A who’s who of Washington was seen mixing and mingling as classic clips from “Meet the Press’s” history — including a 1959 sit-down with Cuba’s Fidel Castro, a 1963 interview with Martin Luther King Jr., and more recent history when then-President Trump’s personal attorney Rudy Giuliani said in 2018 that “truth isn’t truth” — played on TV screens.

“Not every show has a 75th anniversary, right?” Betsy Fischer Martin, “Meet the Press’s” longtime former executive producer, told ITK. “No show does — it’s the longest running one!” she exclaimed.

Martin said working Sunday mornings for so long, she still has some flashbacks to her weekends getting blown up by earthshaking and rundown-shattering headlines.

“If there’s breaking news on a Saturday night at like 2 in the morning, I have a moment of like, ‘Thank God I don’t have to deal with it!’ ” Martin said.

Asked if he’s able to sleep in on Mondays, Todd quipped, “You don’t get to sleep in if you have kids or dogs. I have both!”

“Monday is just a day I don’t have to worry about shaving,” Todd grinned.

But in a changing media landscape, does the show’s 12th moderator think one day “Meet the Press” will be marking its 150th anniversary?

“I think that’s the whole point of trying to make ‘Meet the Press’ a brand and not a TV show, so that it does survive the next step or the next iteration,” Todd told ITK. The daily “Meet the Press NOW” launched on the streaming platform NBC News NOW in June.

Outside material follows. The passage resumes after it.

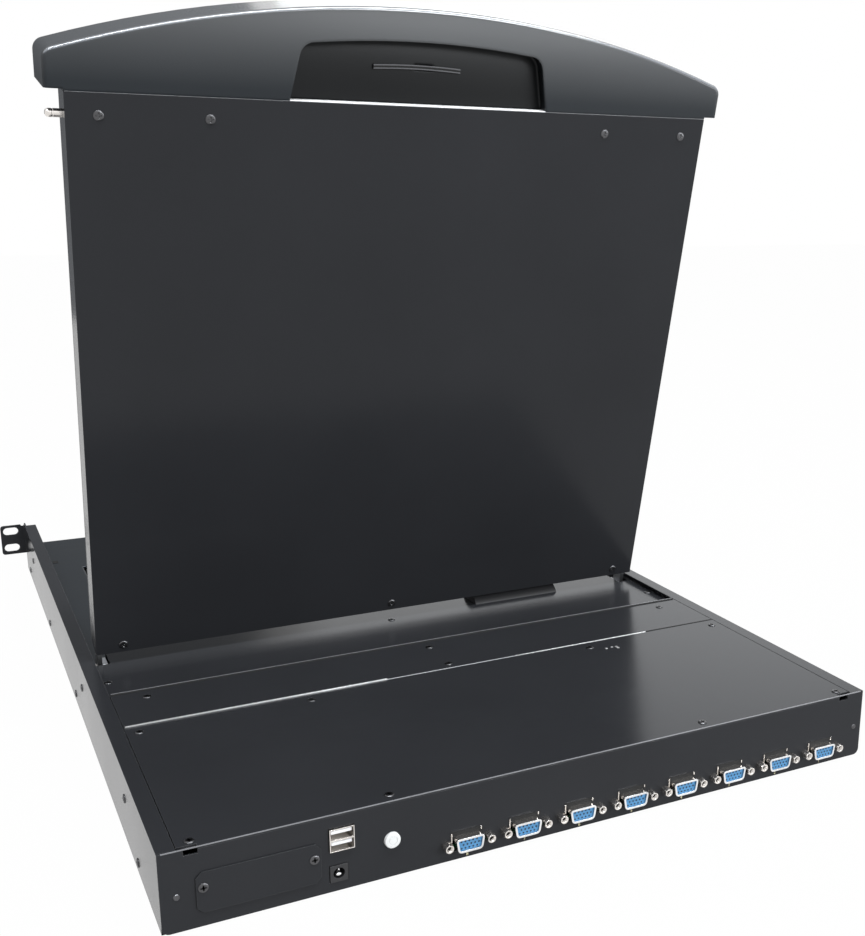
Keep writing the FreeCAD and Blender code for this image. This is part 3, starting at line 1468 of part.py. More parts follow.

“I also believe that with every new technology there’s fragmentation, and then we come back — trusted brands survive,” he said.

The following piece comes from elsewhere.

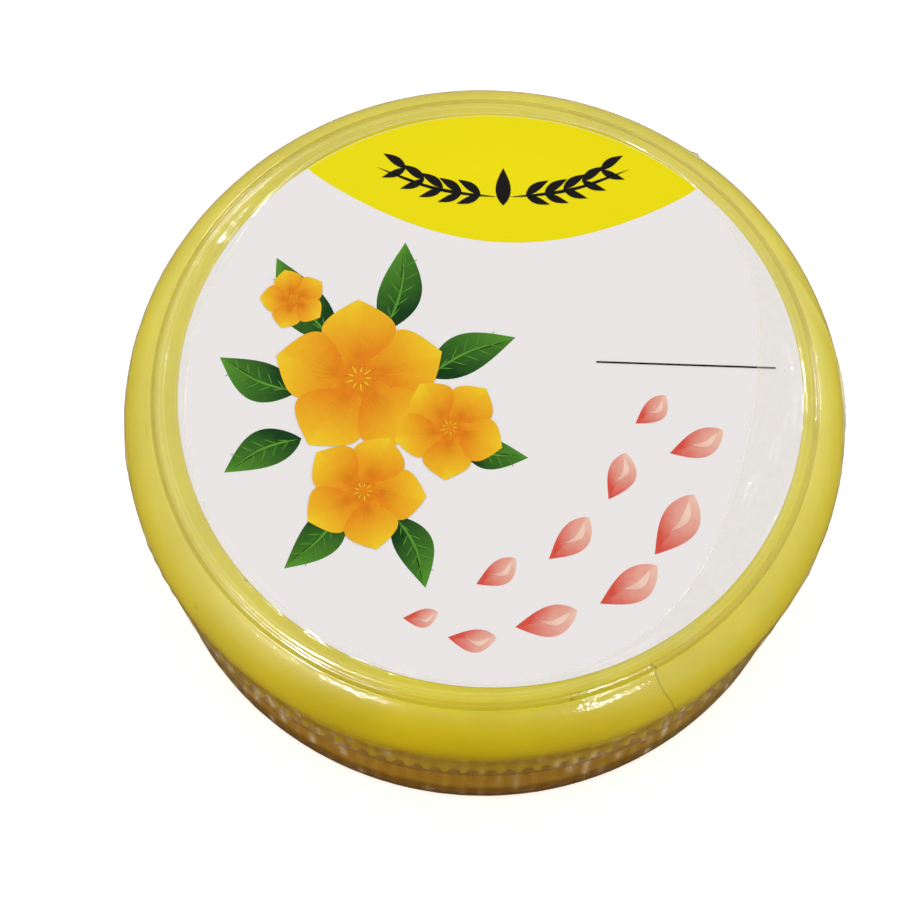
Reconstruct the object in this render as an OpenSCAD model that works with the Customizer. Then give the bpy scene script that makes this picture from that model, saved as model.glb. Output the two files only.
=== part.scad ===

“If people don’t gather on Sunday morning at that same time, that doesn’t mean you still don’t want that show to exist.”

Among the political figures eyed: former White House press secretary-turned-Peacock host Jen Psaki in conversation with White House senior adviser Mitch Landrieu; Anthony Fauci chatting with Homeland Security Secretary Alejandro Mayorkas; Luke Russert, a former Capitol Hill reporter and son of late “Meet the Press” moderator Tim Russert, hugging and catching up with Todd; Sens. Amy Klobuchar (D-Minn.) and Rob Portman (R-Ohio); Reps. Debbie Dingell (D-Mich.), Blake Moore (R-Utah), Ben Cline (R-Va.), Nancy Mace (R-S.C.), Jim Himes (D-Conn.), Kevin Hern (R-Okla.) and Jay Obernolte (R-Calif.); White House senior adviser Neera Tanden; President Biden senior adviser Anita Dunn; under secretary of the Air Force Gina Ortiz Jones and former Vice President Mike Pence chief of staff Marc Short.

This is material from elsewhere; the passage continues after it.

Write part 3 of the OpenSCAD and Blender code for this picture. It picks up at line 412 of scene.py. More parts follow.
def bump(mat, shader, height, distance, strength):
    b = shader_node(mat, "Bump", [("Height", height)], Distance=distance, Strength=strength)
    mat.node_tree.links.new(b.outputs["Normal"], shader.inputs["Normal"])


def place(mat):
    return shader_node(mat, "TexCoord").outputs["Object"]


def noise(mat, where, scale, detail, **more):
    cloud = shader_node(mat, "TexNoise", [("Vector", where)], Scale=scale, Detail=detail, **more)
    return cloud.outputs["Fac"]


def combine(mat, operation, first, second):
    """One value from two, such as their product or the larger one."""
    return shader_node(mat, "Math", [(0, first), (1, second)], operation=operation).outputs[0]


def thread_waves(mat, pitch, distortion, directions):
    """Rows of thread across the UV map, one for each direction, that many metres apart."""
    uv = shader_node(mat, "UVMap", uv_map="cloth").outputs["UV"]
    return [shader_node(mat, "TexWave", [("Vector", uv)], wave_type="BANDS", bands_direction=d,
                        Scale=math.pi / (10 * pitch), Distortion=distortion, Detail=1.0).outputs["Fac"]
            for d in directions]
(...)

Other media personalities at the anniversary shindig included: MSNBC President Rashida Jones, NBC News President Noah Oppenheim, NBCUniversal News Group chairman Cesar Conde, “NBC Nightly News” anchor Lester Holt, NBC News chief Washington correspondent Andrea Mitchell, MSNBC anchor Symone Sanders, NBC News chief White House correspondent Kristen Welker, “Meet the Press” senior vice president Carrie Budoff Brown, NBC News senior White House correspondent Kelly O’Donnell, CNBC President KC Sullivan, NBC News senior Washington correspondent Hallie Jackson, former “Meet the Press” executive producer Barbara Cochran, Maureen Orth, Bill Press, Doug Heye, Cook Political Report’s Jessica Taylor, Jackie Kucinich, USA Today White House correspondent Francesca Chambers and Michael Moroney, Reuters White House correspondent Jeff Mason and CNN’s Sam Feist, Jim Acosta and Matt Dornic.

Todd joked to the crowd that whenever he’s introduced, it’s noted that “Meet the Press” is the longest-running TV show ever. Upon that introduction, Todd said he thinks to himself, “I just don’t want to be the last moderator.”

“I don’t own this,” Todd said of his “Meet the Press” role.

“I’m just house-sitting,” he said, “and I want to leave it in better shape for the next person.”